During the last several years of her life, Starr of her life had a trio of outlaw lovers with colorful names: Jack Spaniard, Jim French and Blue Duck. Eventually she married a Creek Indian named Jim July, an outlaw who was 15 years younger than her. In January of 1889, July was arrested for robbery and summoned to Fort Smith, Arkansas, to face charges. Belle accompanied her young lover for part of the journey but turned back before reaching Fort Smith. Upon returning to her land, she summoned her two wayward children to live with her in a cabin she shared with July before he went to trial.

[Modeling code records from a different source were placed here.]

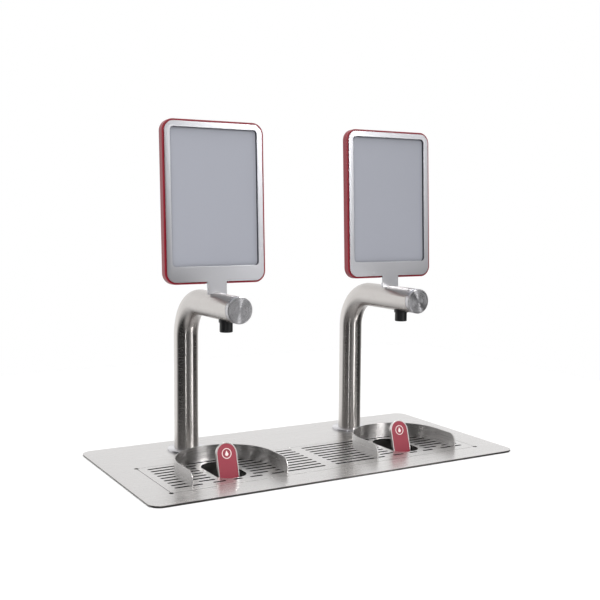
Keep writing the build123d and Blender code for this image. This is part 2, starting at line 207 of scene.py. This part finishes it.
def sheet_piece(node_name, edge_mm, material, segments=2, wall=None):
    """The CAD piece again with its edges broken to a small radius.
    wall is the material of the upright cut walls, where it is not the face's; on the grille it
    is painted shade."""
    bm = bmesh.new()
    bm.from_mesh(nodes[node_name].data)
    bmesh.ops.remove_doubles(bm, verts=bm.verts, dist=MERGE)
    bmesh.ops.dissolve_limit(bm, angle_limit=FLAT_WITHIN, verts=bm.verts, edges=bm.edges)
    break_edges(bm, edge_mm, SHEET_CORNER, segments)
    finish_shape(bm)
    set_uv(bm, "grain", grain_across)
    for face in bm.faces:
        face.material_index = 1 if wall and abs(face.normal.z) < UPRIGHT else 0
    piece = place_piece(bm, node_name + "_finished", body_of[node_name], slot_of[node_name],
                        material, [node_name])
    if wall:
        piece.data.materials.append(wall)
    even_normals(piece)


sheet_piece("deck_plate", 0.25, brushed, wall=darker_deck_wall)
sheet_piece("grille", 0.12, brushed, segments=1, wall=slot_painted_shade)


# ---------------------------------------------------------------- drip pan
# The pan is folded and welded from the same steel, with a dull mill finish inside.
# It sits in the shade under the grille, so it reads as nearly black through the slots.
pan_steel, shader = new_finish("mill_finish_stainless", "#8E8D8B", 0.45, 1.0)
lay_pattern(pan_steel, shader, (300, 300, 300), 0.4, 0.55, 0.01)


# ---------------------------------------------------------------- cup guards
# Each guard is a 25 mm strip of 2 mm stainless, rolled to a half ring with straight legs
# and welded to the grille.  It is brushed along the strip, so light runs round it in bands.
GUARD_R = 83.5 * MM
GUARD_WALL = 2 * MM
GUARD_Y = -59 * MM
GUARD_FRONT = -112 * MM
GUARD_CORNER = 15 * MM
GUARD_CORNER_STEPS = 10
GUARD_EDGE = 0.35     # mm
GUARD_SHARP = 45      # degrees
GUARD_QUARTER_STEPS = 40

rolled, shader = new_finish("rolled_brushed_stainless", "#C6C4C3", 0.28, 1.0)
lay_pattern(rolled, shader, (9, 9, 1500), 0.26, 0.31, 0.002)
brush_along(rolled, shader, "strip", 0.9)

deck_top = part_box("deck_plate")[1][2]


def only(geometry, kind):
    """The vertices or the edges of what an operator gave back."""
    return [g for g in geometry if isinstance(g, kind)]


def strip_rule(x):
    """Length along the rolled strip, and height."""
    def rule(face, co):
        if co.y >= GUARD_Y:
            return math.atan2(co.y - GUARD_Y, co.x - x) * GUARD_R, co.z
        if co.x > x:
            return co.y - GUARD_Y, co.z
        return math.pi * GUARD_R + GUARD_Y - co.y, co.z
    return rule


def make_guard(x):
    """Half of the strip, one leg and a quarter of the ring, mirrored about the station."""
    low, high = deck_top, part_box("left_guard")[1][2]
    bm = bmesh.new()
    corners = [bm.verts.new((x + GUARD_R, y, z)) for y, z in
               ((GUARD_Y, low), (GUARD_FRONT, low), (GUARD_FRONT, high), (GUARD_Y, high))]
    bm.faces.new(corners)
    top_front = corners[2]
    bmesh.ops.bevel(bm, geom=[top_front], offset=GUARD_CORNER, offset_type="OFFSET",
                    segments=GUARD_CORNER_STEPS, profile=0.5, affect="VERTICES",
                    material=-1)
    pulled = bmesh.ops.extrude_face_region(bm, geom=bm.faces[:])["geom"]
    bmesh.ops.translate(bm, verts=only(pulled, BMVert), vec=(-GUARD_WALL, 0, 0))
    back = [f for f in bm.faces if all(abs(v.co.y - GUARD_Y) < FINE_MERGE for v in f.verts)]
    rim = list(back[0].edges)
    bmesh.ops.delete(bm, geom=back, context="FACES_ONLY")
    bmesh.ops.spin(bm, geom=rim, cent=(x, GUARD_Y, 0), axis=(0, 0, 1),
                   angle=QUARTER, steps=GUARD_QUARTER_STEPS, use_merge=False,
                   use_duplicate=False)
    other = bmesh.ops.duplicate(bm, geom=bm.verts[:] + bm.edges[:] + bm.faces[:])["geom"]
    for v in only(other, BMVert):
        v.co.x = 2 * x - v.co.x
    bmesh.ops.remove_doubles(bm, verts=bm.verts, dist=2 * MERGE)
    bmesh.ops.recalc_face_normals(bm, faces=bm.faces)
    break_edges(bm, GUARD_EDGE, GUARD_SHARP)
    finish_shape(bm)
    set_uv(bm, "strip", strip_rule(x))
    return bm


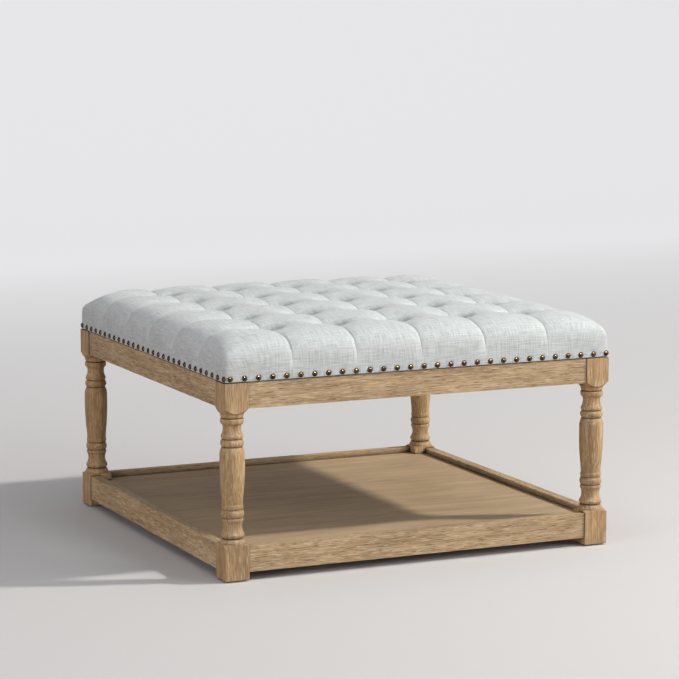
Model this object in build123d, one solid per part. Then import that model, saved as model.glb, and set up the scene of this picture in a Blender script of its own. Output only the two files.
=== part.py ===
from build123d import *
import math
import os

os.makedirs("parts", exist_ok=True)

# Ottoman coffee table: a tufted seat on a square frame of four turned legs with a low shelf.
# The origin is on the floor under the centre. +X runs right along the front, +Y to the back, +Z up.
# All lengths are in millimetres.

# Frame
table_side = 800            # across the outer faces of the leg blocks, the same both ways
frame_height = 369          # from the floor to the top of the aprons and legs
block_side = 48             # square blocks at both ends of a leg
block_arris = 1.5           # rounding of the blocks' upright edges
apron_height = 48
apron_thickness = 20
apron_inset = 3             # aprons and shelf rails stand back from the blocks' outer faces
rail_bottom = 17            # from the floor to the underside of the shelf rails
rail_height = 48
rail_thickness = 20
face_drop = 8.5             # how far a block's face runs on past the underside of the aprons
face_rise = 5               # and past the top of the shelf rails
upper_pommel = 11           # height of the turned cone that cuts the upper block's corners
lower_pommel = 4.4          # the same at the lower block
corner_clear = 0.6          # how far the cones run out past the block's corner edges

# Joints of the frame
slip = 0.05                 # radial clearance of pins, bolts, nails and screws in their holes
end_room = 0.5              # room past the end of a pin in a blind hole
dowel_diameter = 8
dowel_length = 40
dowel_edge = 12             # from a dowel's axis to the near edge of its rail
brace_thickness = 24
brace_drop = 8              # the braces stop this far above the underside of the aprons
brace_gap = 4               # from a leg's inner corner to its brace
bolt_diameter = 8
bolt_grip = 30              # length of the hanger bolt inside the leg
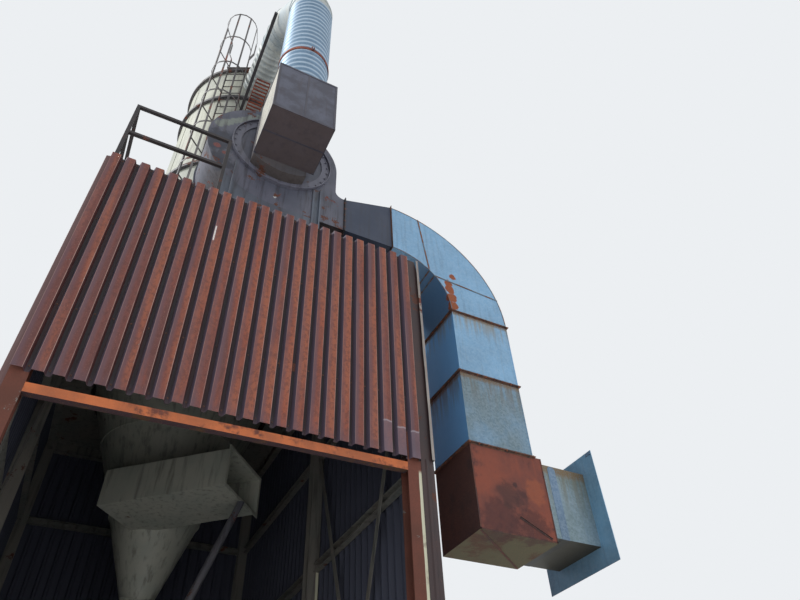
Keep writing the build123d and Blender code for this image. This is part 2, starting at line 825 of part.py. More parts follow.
def return_duct():
    """The level run into the filter house wall."""
    start_y = return_path()[-1][0]
    face = RegularPolygon(round_radius, duct_sides) - RegularPolygon(round_radius - round_wall, duct_sides)
    end = Plane(origin=(shaft_x, shell_y, return_z), x_dir=(1, 0, 0), z_dir=(0, -1, 0))
    run = riser_turn * extrude(end * face, shell_y - start_y)
    return run - house_core(shell_radius, plenum_level, shell_top)


def riser_clamp():
    """The clamp ring on the riser, with its bolted lug at the front."""
    low, high = clamp_level, clamp_level + clamp_width
    outer = round_radius + clamp_depth
    half = clamp_lug / 2
    ring = Pos(shaft_x, riser_y, 0) * tube(outer, clamp_depth, low, high, duct_sides)
    lug = block(shaft_x - half, shaft_x + half, riser_y - outer - half, riser_y - round_radius, low, high)
    core = Pos(shaft_x, riser_y, low) * RegularPolygon(round_radius, duct_sides)
    return riser_turn * (ring + lug - extrude(core, clamp_width))


def duct_outriggers():
    """Two bars from the filter house wall to either side of the leaning duct."""
    half = outrigger_size / 2
    low, high = outrigger_level, outrigger_level + outrigger_size
    wall = house_core(shell_radius, low - overcut, high + overcut)
    start = shell_y - shell_radius - outrigger_reach
    middles = (shaft_x - outrigger_spread, shaft_x + outrigger_spread)
    return [block(x - half, x + half, start, shell_y, low, high) - wall for x in middles]


def duct_rack():
    """The bar rack below the return duct: two side bars and the cross bars between them."""
    left, right = shaft_x + rack_left, shaft_x + rack_right
    start = shell_y - shell_radius - rack_reach
    low, level, high = rack_level - rack_bar, rack_level, rack_level + rack_bar
    side = rack_bar / 2
    pieces = [block(left, left + side, start, shell_y, low, high)]
    pieces.append(block(right - side, right, start, shell_y, low, high))
    for k in range(int(rack_reach // rack_bar_pitch)):
        y = start + k * rack_bar_pitch
        pieces.append(block(left, right, y, y + rack_bar, level, high))
    return fuse(pieces) - house_core(shell_radius, low, high)


save(tower_columns(), "tower_columns")
save(base_plates(), "base_plates")
beam_section, beam_middle = channel_section(front_beam_depth), front_opening_top + front_beam_depth / 2
save(along_x(beam_section, inner_left, inner_right, front_line, beam_middle), "front_beam")
save(wall_girts(), "wall_girts")
save(wall_braces(), "wall_braces")
save(deck_beams(), "deck_beams")
save(deck_plate(), "deck_plate")
save(corner_flashing(), "corner_flashing")

front_length = right_line - left_line
side_length = rear_line - front_line
front_sheet = ribbed_sheet(front_length, front_sheet_bottom, sheet_top)
side_sheet = ribbed_sheet(side_length, side_sheet_bottom, sheet_top)
rear_sheet = ribbed_sheet(front_length, side_sheet_bottom, sheet_top)
save(Pos(left_line, front_line, 0) * front_sheet, "front_siding")
save(Pos(right_line, front_line, 0) * Rot(0, 0, 90) * side_sheet, "right_siding")
save(Pos(left_line, rear_line, 0) * Rot(0, 0, -90) * side_sheet, "left_siding")
save(Pos(right_line, rear_line, 0) * Rot(0, 0, 180) * rear_sheet, "rear_siding")
save(guard_rail(), "deck_guard_rail")

save(filter_house_shell(), "filter_house_shell")
save([house_band(z) for z in (shell_top, plenum_level, middle_band_level)], "shell_bands")
save(house_core(shell_radius + band_depth, shell_top, shell_top + roof_thickness), "filter_house_roof")
ring_width = shell_radius + band_depth - hopper_top_radius
support = shell_place * tube(shell_radius + band_depth, ring_width, deck_level, shell_bottom, house_sides)
save(support, "support_ring")
hopper = hopper_core(0) - hopper_core(hopper_wall) - inlet_block(0, dirty_inlet_reach, -hopper_wall)
save(hopper, "hopper_cone")
save(discharge_valve(), "discharge_valve")
spout = tube(hopper_outlet_radius, hopper_wall, spout_top - spout_height, spout_top, spout_sides)
save(shell_place * spout, "discharge_spout")
save(dirty_inlet(), "dirty_air_inlet")
save(raking_prop(), "raking_prop")
save(ladder(), "ladder")
save(ladder_cage(), "ladder_cage")
save(roof_landing(), "roof_landing")
save(duct_outriggers(), "duct_outriggers")
save(duct_rack(), "duct_rack")

scroll_casing = fan_casing()
save(scroll_casing, "fan_casing")
save(fan_side_ring(), "fan_side_ring")
collar = RegularPolygon(collar_radius, collar_sides)
save(facing_front(collar, inlet_box_back, casing_front - side_ring_plate), "inlet_collar")
box_left, box_right = shaft_x - inlet_box_width / 2, shaft_x + inlet_box_width / 2
inlet_box = block(box_left, box_right, inlet_box_front, inlet_box_back, inlet_box_bottom, inlet_box_top)
save(inlet_box, "inlet_box")
save([fan_base(scroll_casing), motor_stand()], "fan_base")
save(fan_motor(), "fan_motor")

save(transition_core(0) - transition_core(duct_wall), "outlet_transition")
save(elbow_cheeks(), "elbow_cheeks")
save(discharge_elbow(), "discharge_elbow")
save(drop_duct(joint_2, joint_1), "upper_drop_duct")
save(drop_duct(joint_3, joint_2), "lower_drop_duct")
save(duct_flanges(scroll_casing), "duct_flanges")
save(turning_box(), "turning_box")
save(branch_duct(), "branch_duct")
save(wall_flange(), "wall_flange")

riser = Pos(shaft_x, riser_y, 0) * tube(round_radius, round_wall, inlet_box_top, riser_top, duct_sides)
save(riser_turn * riser, "riser_duct")
save(riser_clamp(), "riser_clamp_ring")
save(return_bend(), "return_bend")
save(return_duct(), "return_duct")
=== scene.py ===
"""Looks of the baghouse dust collector: a finish for every node, and finer pieces that replace some.

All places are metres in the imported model's frame: +X right along the sheeted front, +Y back, +Z up.
"""

from __future__ import annotations

import json
import logging
import math
from collections.abc import Sequence
from dataclasses import dataclass, replace
from enum import Enum

import bmesh
import bpy
from mathutils import Matrix, Vector
from mathutils import noise as field_noise

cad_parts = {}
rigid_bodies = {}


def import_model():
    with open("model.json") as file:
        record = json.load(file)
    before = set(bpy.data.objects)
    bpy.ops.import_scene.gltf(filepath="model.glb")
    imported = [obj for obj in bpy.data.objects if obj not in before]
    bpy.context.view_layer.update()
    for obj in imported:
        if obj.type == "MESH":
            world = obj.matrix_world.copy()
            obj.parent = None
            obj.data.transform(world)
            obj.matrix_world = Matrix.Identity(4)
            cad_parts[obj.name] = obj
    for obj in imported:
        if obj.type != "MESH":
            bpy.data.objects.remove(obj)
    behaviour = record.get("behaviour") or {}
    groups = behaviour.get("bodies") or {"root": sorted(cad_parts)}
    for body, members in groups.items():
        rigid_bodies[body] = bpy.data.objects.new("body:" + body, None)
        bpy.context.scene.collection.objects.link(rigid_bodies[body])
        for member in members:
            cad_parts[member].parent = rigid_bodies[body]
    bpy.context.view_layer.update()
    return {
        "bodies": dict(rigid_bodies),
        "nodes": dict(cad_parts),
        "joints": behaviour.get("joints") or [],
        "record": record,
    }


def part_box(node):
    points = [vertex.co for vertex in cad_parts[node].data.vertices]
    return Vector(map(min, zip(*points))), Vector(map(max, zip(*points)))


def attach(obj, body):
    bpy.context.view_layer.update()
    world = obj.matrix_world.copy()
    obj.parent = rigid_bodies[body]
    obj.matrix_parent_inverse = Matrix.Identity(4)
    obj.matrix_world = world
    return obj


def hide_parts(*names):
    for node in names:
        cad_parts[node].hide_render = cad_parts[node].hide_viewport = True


LOG = logging.getLogger("dust_collector")

Colour = tuple[float, float, float, float]
Pair = tuple[float, float]
Triple = tuple[float, float, float]
Mark = tuple[Triple, float, Colour]
Material = bpy.types.Material
Nodes = dict[str, bpy.types.Object]

FRONT = Vector((0.0, -1.0, 0.0))
BACK = Vector((0.0, 1.0, 0.0))
LEFT = Vector((-1.0, 0.0, 0.0))
RIGHT = Vector((1.0, 0.0, 0.0))
UP = Vector((0.0, 0.0, 1.0))
DOWN = Vector((0.0, 0.0, -1.0))

SMOOTH_BELOW = math.radians(32.0)


class Slot(Enum):
    """The record's material slots."""

    SHEETING = "sheeting"
    FRAME = "frame_steel"
    RUSTY = "rusty_steel"
    ZINC = "galvanised"
    FAN = "fan_paint"
    CREAM = "cream_paint"
    DARK = "dark_steel"
    RUSTY_DUCT = "rusty_duct"
    INSIDE = "inside_paint"


def tone(red: int, green: int, blue: int) -> Colour:
    """Turns a colour read from 0 to 255 into the linear values that a shader takes."""
    parts = [channel / 255.0 for channel in (red, green, blue)]
    linear = [part / 12.92 if part < 0.04045 else ((part + 0.055) / 1.055) ** 2.4 for part in parts]
    return (linear[0], linear[1], linear[2], 1.0)


def add_node(tree: bpy.types.NodeTree, kind: str, inputs: dict, **options: str | bool) -> bpy.types.Node:
    """Adds a shader node.

    Args:
        tree: The tree that it joins.
        kind: Its type, after "ShaderNode".
        inputs: What goes into each input, by name or number: a socket to link, or a plain value.
        **options: The node's own options.

    Returns:
        The node.
    """
    node = tree.nodes.new(f"ShaderNode{kind}")
    for option, choice in options.items():
        setattr(node, option, choice)
    for key, value in inputs.items():
        if isinstance(value, bpy.types.NodeSocket):
            tree.links.new(value, node.inputs[key])
        else:
            node.inputs[key].default_value = value
    return node


class Field:
    """A value or colour of a finish that changes over the surface."""

    def __init__(self, mix: Recipe, socket: bpy.types.NodeSocket) -> None:
        """Holds a node's result, and the recipe that the node belongs to."""
        self.mix, self.socket = mix, socket

    def __add__(self, other: Value) -> Field:
        """Returns the sum."""
        return self.mix.math("ADD", self, other)

    def __sub__(self, other: Value) -> Field:
        """Returns the difference."""
        return self.mix.math("SUBTRACT", self, other)

    def __rsub__(self, other: float) -> Field:
        """Returns a number less the field."""
        return self.mix.math("SUBTRACT", other, self)

    def __mul__(self, other: Value) -> Field:
        """Returns the product."""
        return self.mix.math("MULTIPLY", self, other)

    def __truediv__(self, other: Value) -> Field:
        """Returns the quotient."""
        return self.mix.math("DIVIDE", self, other)

    def step(self, low: float, high: float) -> Field:
        """Returns a smooth step, which is 0 at the first value and 1 at the second."""
        inputs = dict(enumerate((self, low, high, 0.0, 1.0)))
        return self.mix.field("MapRange", inputs, 0, interpolation_type="SMOOTHSTEP")

    def band(self, middle: float, half: float, soft: float) -> Field:
        """Marks a band of values.

        Args:
            middle: The band's middle.
            half: Half its width.
            soft: How far its edges fade.

        Returns:
            1 inside the band and 0 outside.
        """
        return self.mix.math("ABSOLUTE", self - middle).step(half + soft, half)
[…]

On February 3, 1889, Starr was riding home from a friend’s house, rounding a small hill, when she was ambushed, taking a shotgun blast to the head. After she fell off her horse, the shooter came out of hiding and shot her again to make sure she was dead. She suffered fatal wounds to her head, neck, back, shoulder and face from the twin blasts.
When she was killed, she was alone on the Oklahoma plains with no one to witness her demise. However, there were several suspects, including both of her children. But the most likely candidate appeared to be Edgar J. Watson, a sharecropper who worked her land. Watson was fugitive, with a bounty on his head for murder he committed in Florida — and Starr was aware of his criminal past.
Watson was arrested and put on trial for Starr’s murder, but nothing came of it and he was ultimately acquitted. Thus the ambush and murder of Starr has entered the annals of Western lore as “unsolved.” As for Watson, he returned to Florida in 1891 where he allegedly killed a man in self-defense over a land dispute. The next year he bought a sugar plantation and became a businessman with a dubious reputation. He was gunned down by locals in 1910 after committing yet another murder.
While Bass did pass away on his birthday, Starr actually died on February 3, 1889 — just two days before her birthday — but heck that’s close enough.